On Saturday I noticed a bump on Jaxson's cheek, I thought it was a bug bite or something and dismissed it. Since his one year check up was yesterday I asked the vet about it. He said it's called a Cutaneous Histiocytoma which is a raised button like bump found in younger dogs, typically before the age of 2. It's apparently a fairly common benign tumor found on the ears, face or paws. Supposedly this goes away after 2 months or so. I've been trying to put topical stuff which was helping but he keeps scratching and making it bleed. (see pic, poor guy) 

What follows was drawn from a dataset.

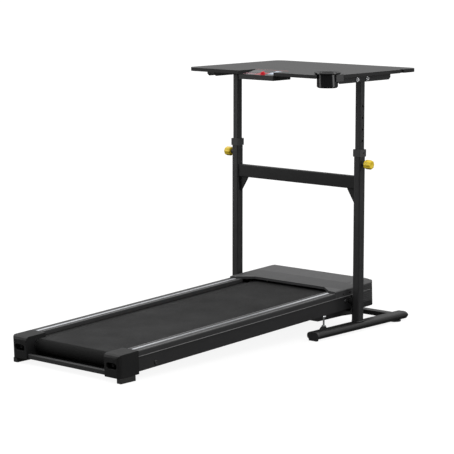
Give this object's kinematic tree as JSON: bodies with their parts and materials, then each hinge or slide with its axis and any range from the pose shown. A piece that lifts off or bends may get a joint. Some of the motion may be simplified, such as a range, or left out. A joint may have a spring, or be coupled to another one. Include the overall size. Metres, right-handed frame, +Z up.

Any ideas on how to stop him from scratching? Or tips on what do, if anything? Thanks! :smile


----------



## texasred (Jan 29, 2012)

Other than a cone, it would be tough to stop him from scratching.


----------



## harrigab (Aug 21, 2011)

Elvis had one as a pup, it appeared very suddenly and went just as suddenly after a couple of months, for the life of me I can't remember if I treated it or not (after I found out what it was), my instincy says I wouldn't have put any cream on as I do remember he used to lick it a lot.


----------



## armgwag (Sep 22, 2017)

Thanks all. 

TexasRed - cone is a good idea. I didn't think of that. Vet wanted to use his ecollar. 

Harrigab - That's exactly what the vet described would happen. I have some topical stuff I got today from the Vet to make it less itchy. I'll see how we do with it.


----------